Analysts also note that median car payments are now more than 30% higher than in 2019 and have risen faster than vehicle prices themselves.
How the Tax Deduction Could Change the Market
Monthly Relief Without Cutting Prices
The proposed auto loan interest deduction does not reduce vehicle prices directly. Instead, it lowers the effective cost of borrowing, which could:
- Reduce monthly payments
- Encourage buyers to choose shorter loan terms
- Ease financial strain without distorting pricing
By limiting the benefit to U.S.-assembled vehicles, the policy also serves as an incentive for domestic manufacturing.
Potential Impact on Buyers’ Behavior
If implemented clearly and predictably, the deduction could give buyers more confidence to enter the market without stretching their finances as far.

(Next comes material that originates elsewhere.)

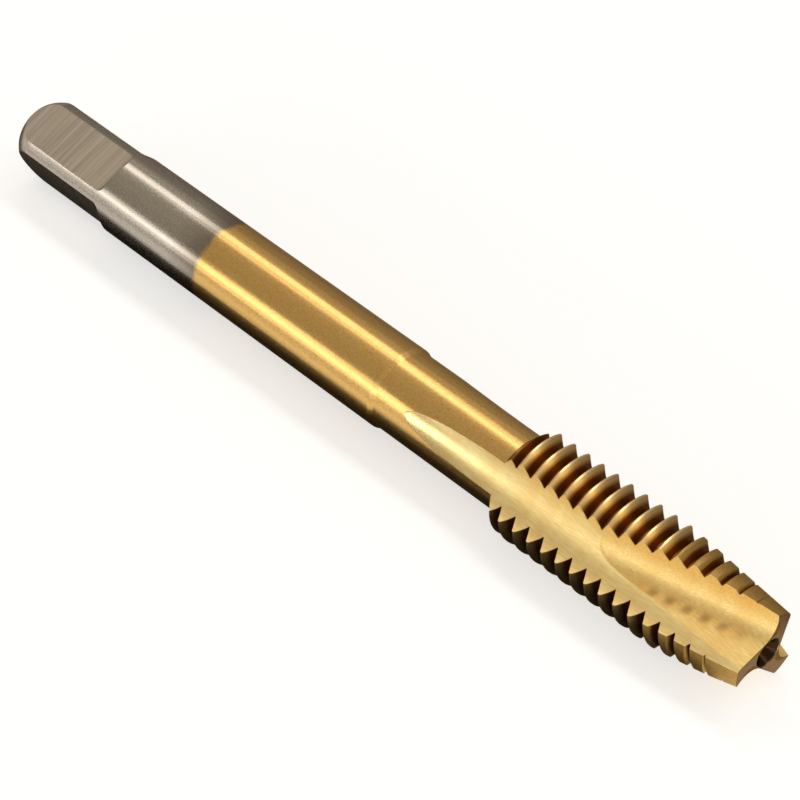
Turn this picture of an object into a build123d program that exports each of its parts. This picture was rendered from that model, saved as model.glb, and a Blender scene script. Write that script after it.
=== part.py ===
from build123d import *
import os
from math import acos, cos, degrees, radians, sin, tan

# Spiral-point machine tap, ground from one bar of high-speed steel.
#
# The axis is X, with the cutting end towards +X. The tap lies as it rests on a bench: one flute is
# straight down, so the edges of two lands carry it. The origin is on the axis, midway along the plain
# round of the shank, where a tap holder grips it. Angles round the axis are "clock" angles: 0 along +Y,
# 90 along +Z, growing the way a right-hand thread turns as it advances.

# ---- Driving dimensions, mm and degrees ------------------------------------------------------

overall_length = 70.0

# Shank, with its driving square
shank_diameter = 6.2
shank_length = 37.5            # from the driving end to the step down to the neck
step_length = 0.4              # short cone between shank and neck
neck_diameter = 5.88
square_across_flats = 5.0
square_length = 9.2            # full-depth flat, from the driving end
square_runout_radius = 0.8     # corner of the wheel that ground the flats
square_clock = 22.5            # outward direction of one flat
drive_end_diameter = 4.7       # flat left on the rounded driving end
drive_end_rounding = 1.9       # how far along the shank the rounding reaches

# Thread
thread_major_diameter = 8.0
thread_pitch = 1.25
thread_angle = 60.0
thread_depth = 0.9
thread_length = 21.1           # from the cutting end
thread_rear_chamfer = 0.9
thread_clock = -21.5           # where a crest crosses the plane of the cutting end

# Lead: a cone that lets the tap enter, each tooth cutting a little deeper than the last. Each land has
# its own cone, set off the axis so that the land falls away behind its cutting edge.
lead_length = 7.1
lead_end_diameter = 6.1
lead_relief = 0.3              # how far each cone is set off the axis

# Flutes
flute_count = 3
flute_clock = 30.0             # middle of one flute; another is then straight down
flute_web_radius = 2.4         # from the axis to the bottom of a flute
flute_form_radius = 2.5        # roundness of the wheel's rim
flute_wheel_radius = 60.0      # radius of the wheel, which shows where the flute runs out
flute_straight_length = 21.5   # full-depth flute, from the cutting end

# Spiral point: a two-sided notch in each flute, slanting in towards the cutting end
notch_length = 12.5            # from where it leaves the bottom of the flute to the cutting end
notch_start_offset = -0.2      # its corner there, across the middle of the flute
notch_end_offset = -1.63       # and at the cutting end
notch_end_height = -0.1        # height above the axis there, along the middle of the flute
notch_corner_radius = 1.5      # roundness of the rim of the wheel that ground it
notch_face_angle = -48.0       # cutting face, from the middle of the flute
notch_floor_angle = 43.5       # floor of the notch

# Centre holes, one in each end
centre_rim_diameter = 2.2
centre_angle = 60.0
centre_pilot_diameter = 0.8
centre_pilot_length = 0.8

cut_margin = 2.0               # how far a cutter reaches past what it cuts
groove_end_shifts = (0, 4, -4, 8, -8)    # where a turn of the thread may end, from a flute's middle

# ---- Stations along the axis -----------------------------------------------------------------

shank_radius = shank_diameter / 2
neck_radius = neck_diameter / 2
major_radius = thread_major_diameter / 2
square_end = square_length + square_runout_radius
origin_station = (square_end + shank_length) / 2

drive_end_x = -origin_station
cutting_end_x = overall_length - origin_station
step_x = shank_length - origin_station
thread_start_x = cutting_end_x - thread_length
lead_start_x = cutting_end_x - lead_length
flute_runout_x = cutting_end_x - flute_straight_length


def across(clock):
    """Plane square to the axis, its x direction at a clock angle and its normal along +X."""
    angle = radians(clock)
    return Plane(origin=(0, 0, 0), x_dir=(0, cos(angle), sin(angle)), z_dir=(1, 0, 0))


def along(clock):
    """Plane through the axis: its x direction is +X and its y direction is at a clock angle."""
    angle = radians(clock)
    return Plane(origin=(0, 0, 0), x_dir=(1, 0, 0), z_dir=(0, -sin(angle), cos(angle)))


def blank():
    """The turned and ground bar before the square, thread and flutes are cut."""
    end_corner = (drive_end_x, drive_end_diameter / 2)
    rounding_start = (drive_end_x + drive_end_rounding, shank_radius)
    rounding = TangentArc(rounding_start, end_corner, tangent=(-1, 0))
    sides = Polyline(
        end_corner,
        (drive_end_x, 0),
        (cutting_end_x, 0),
        (cutting_end_x, major_radius),
        (thread_start_x + thread_rear_chamfer, major_radius),
        (thread_start_x, neck_radius),
        (step_x + step_length, neck_radius),
        (step_x, shank_radius),
        rounding_start,
    )
    return revolve(along(flute_clock) * make_face(rounding + sides), Axis.X)


def flat_cutter(clock):
    """What the wheel takes off one side of the square, with its rounded run-out."""
    flat = square_across_flats / 2
    top = shank_radius + cut_margin
    start_x = drive_end_x - cut_margin
    flat_end_x = drive_end_x + square_length
    shoulder_x = flat_end_x + square_runout_radius
    runout = RadiusArc((flat_end_x, flat), (shoulder_x, flat + square_runout_radius), -square_runout_radius)
    sides = Polyline(
        (shoulder_x, flat + square_runout_radius),
        (shoulder_x, top),
        (start_x, top),
        (start_x, flat),
        (flat_end_x, flat),
    )
    return extrude(along(clock) * make_face(runout + sides), amount=shank_diameter, both=True)


def thread_groove(turn, end_clock):
    """One turn of the helical groove, counted from the cutting end; its two ends lie at end_clock."""
    root_radius = major_radius - thread_depth
    outer_radius = major_radius + thread_depth / 8
    slope = tan(radians(thread_angle / 2))
    crest_width = thread_pitch / 8
    outer_half = (thread_pitch - crest_width) / 2 + (outer_radius - major_radius) * slope
    root_half = outer_half - (outer_radius - root_radius) * slope
    path = Helix(pitch=thread_pitch, height=thread_pitch, radius=root_radius)
    section = Polyline(
        (root_radius, -root_half),
        (outer_radius, -outer_half),
        (outer_radius, outer_half),
        (root_radius, root_half),
        close=True,
    )
    groove = sweep(Plane.XZ * make_face(section), path=path, is_frenet=True)
    turns_back = turn + 0.5 - (end_clock - thread_clock) / 360
    return Location(across(end_clock).offset(cutting_end_x - turns_back * thread_pitch)) * groove


def cut_turn(body, turn):
    """The body with one more turn of thread. The cut's ends may lie anywhere in a flute's open middle."""
    for shift in groove_end_shifts:
        cut = body - thread_groove(turn, flute_clock + shift)
        if cut.volume > body.volume / 2:
            return cut
    return body


def flute_cutter(clock):
    """Path of the round-rimmed wheel: straight along the tap, then lifting out over the neck."""
    centre_height = flute_web_radius + flute_form_radius
    length = flute_straight_length + cut_margin
    rim = across(clock).offset(flute_runout_x) * Pos(centre_height, 0) * Circle(flute_form_radius)
    straight = extrude(rim, amount=length)
    rise = major_radius - flute_web_radius + cut_margin
    lift = degrees(acos(1 - rise / flute_wheel_radius))
    frame = along(clock)
    wheel_centre = frame.from_local_coords((flute_runout_x, flute_web_radius + flute_wheel_radius, 0))
    wheel_axis = Axis(wheel_centre, -frame.z_dir)
    return straight + revolve(rim, wheel_axis, revolution_arc=lift)


def lead_cutter(clock):
    """What comes off one land to leave its own cone; the clock angle is the middle of the land."""
    half_sector = radians(180 / flute_count)
    reach = major_radius + cut_margin
    start_x = lead_start_x - cut_margin
    length = lead_length + 2 * cut_margin
    sector = Polyline((0, 0), (reach, -reach * tan(half_sector)), (reach, reach * tan(half_sector)), close=True)
    slice_of_bar = extrude(across(clock).offset(start_x) * make_face(sector), amount=length)
    slope = (major_radius - lead_end_diameter / 2) / lead_length
    big_radius = major_radius + cut_margin * slope
    small_radius = big_radius - length * slope
    middle = across(clock).offset(start_x + length / 2) * Pos(0, lead_relief)
    return slice_of_bar - middle * Cone(big_radius, small_radius, length)


def notch_cutter(clock):
    """The spiral-point notch: two flat sides and a rounded corner, slanting towards the cutting end."""
    half_angle = radians(notch_floor_angle - notch_face_angle) / 2
    start_height = flute_web_radius - notch_corner_radius * (1 / sin(half_angle) - 1)
    height_rise = (start_height - notch_end_height) / notch_length
    offset_rise = (notch_start_offset - notch_end_offset) / notch_length
    reach = 2 * thread_major_diameter
    frame = across(clock).offset(cutting_end_x + cut_margin)
    corner = Vector(
        notch_end_height - cut_margin * height_rise,
        notch_end_offset - cut_margin * offset_rise,
    )
    face_end = corner + Vector(reach, 0).rotate(Axis.Z, notch_face_angle)
    floor_end = corner + Vector(reach, 0).rotate(Axis.Z, notch_floor_angle)
    section = make_face(Polyline(corner, face_end, floor_end, close=True))
    section = fillet(section.vertices().sort_by_distance(corner)[0], notch_corner_radius)
    slant = frame.x_dir * height_rise + frame.y_dir * offset_rise - frame.z_dir
    return extrude(frame * section, amount=(notch_length + 2 * cut_margin) * slant.length, dir=slant.normalized())


def centre_hole(end_x, inward):
    """A 60 degree centre with its pilot hole, cut into an end face along +X (1) or -X (-1)."""
    rim = centre_rim_diameter / 2
    pilot = centre_pilot_diameter / 2
    cone_length = (rim - pilot) / tan(radians(centre_angle / 2))
    outline = Polyline(
        (end_x, 0),
        (end_x, rim),
        (end_x + inward * cone_length, pilot),
        (end_x + inward * (cone_length + centre_pilot_length), pilot),
        (end_x + inward * (cone_length + centre_pilot_length), 0),
        close=True,
    )
    return revolve(make_face(outline), Axis.X)


def tap_body():
    """The finished tap."""
    body = blank()
    for side in range(4):
        body -= flat_cutter(square_clock + 90 * side)
    body -= centre_hole(drive_end_x, 1)
    body -= centre_hole(cutting_end_x, -1)
    for flute in range(flute_count):
        clock = flute_clock + 360 / flute_count * flute
        body -= flute_cutter(clock)
        body -= lead_cutter(clock + 180 / flute_count)
        body -= notch_cutter(clock)
    for turn in range(int(thread_length / thread_pitch) + 3):
        body = cut_turn(body, turn)
    return body


os.makedirs("parts", exist_ok=True)
export_step(tap_body(), "parts/tap_body.step")
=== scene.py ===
# A spiral-point machine tap with a golden coat over its front two thirds, lying on a white table.

import bpy
import math
from mathutils import Matrix, Vector


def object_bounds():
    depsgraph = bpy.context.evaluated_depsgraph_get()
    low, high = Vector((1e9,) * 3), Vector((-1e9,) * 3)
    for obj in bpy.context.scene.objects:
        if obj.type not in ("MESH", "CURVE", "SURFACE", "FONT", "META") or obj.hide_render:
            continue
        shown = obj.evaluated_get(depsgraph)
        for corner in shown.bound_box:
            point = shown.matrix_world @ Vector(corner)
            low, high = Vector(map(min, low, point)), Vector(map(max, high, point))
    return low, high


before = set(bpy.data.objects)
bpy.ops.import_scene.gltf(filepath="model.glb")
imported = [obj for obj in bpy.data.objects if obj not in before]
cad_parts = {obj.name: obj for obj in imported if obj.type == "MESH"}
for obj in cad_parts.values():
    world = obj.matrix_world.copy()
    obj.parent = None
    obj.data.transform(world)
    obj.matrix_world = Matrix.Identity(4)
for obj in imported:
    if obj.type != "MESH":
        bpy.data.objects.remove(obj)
CAD_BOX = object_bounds()
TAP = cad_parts["tap_body"]
MM = 0.001

# ---- Places on the tap, in metres ----------------------------------------------------------------
#
# The origin is on the axis, midway along the plain round of the shank, and the cutting end is towards
# +X. A pair is a soft edge: where a finish starts to show, and where it is whole.

# Stations along the axis
FADE = 0.1 * MM                # length of the soft edge between most ground surfaces
SQUARE_END_X = -13.6 * MM
COAT_EDGE_X = -3.75 * MM       # the golden coat starts 20 mm from the driving end
COAT_X = COAT_EDGE_X + 0.2 * MM, COAT_EDGE_X + 0.6 * MM
COAT_WANDER = 0.8 * MM         # how far that edge wanders in all
FILM_X = COAT_EDGE_X - 2.5 * MM, COAT_EDGE_X + 0.5 * MM
MATT_FLUTE_X = 18.0 * MM, 28.0 * MM        # the flutes turn from smooth to matt here
THREAD_START_X = 25.15 * MM
LEAD_START_X = 39.15 * MM
LEAD_X = LEAD_START_X - 1.0 * MM, LEAD_START_X
TIP_X = 46.25 * MM
FRONT_FACE_X = TIP_X - 0.03 * MM, TIP_X - 0.01 * MM
CENTRE_HOLE_X = TIP_X - 3.5 * MM, TIP_X - 3.4 * MM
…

However, experts caution that tax benefits alone won’t fix affordability unless interest rates ease or vehicle prices stabilize.
What Comes Next
Rules Still Pending
The Treasury and IRS are expected to release detailed rules explaining:
- Who qualifies
- How the deduction is claimed
- Whether income limits apply
- How it interacts with other tax benefits
Until then, the proposal remains a policy signal rather than a finalized program.
Final Thoughts
Secretary Scott Bessent’s announcement marks one of the clearest signs yet that the federal government is taking car affordability seriously. With record-high monthly payments, longer loan terms, and growing financial strain on households, the proposed auto loan interest deduction could offer meaningful relief for millions of buyers.
Whether the policy delivers real impact will depend on how it’s implemented and whether it’s paired with broader efforts to address high interest rates and vehicle costs. For now, it represents a rare piece of good news for Americans struggling to afford a car in an increasingly expensive market.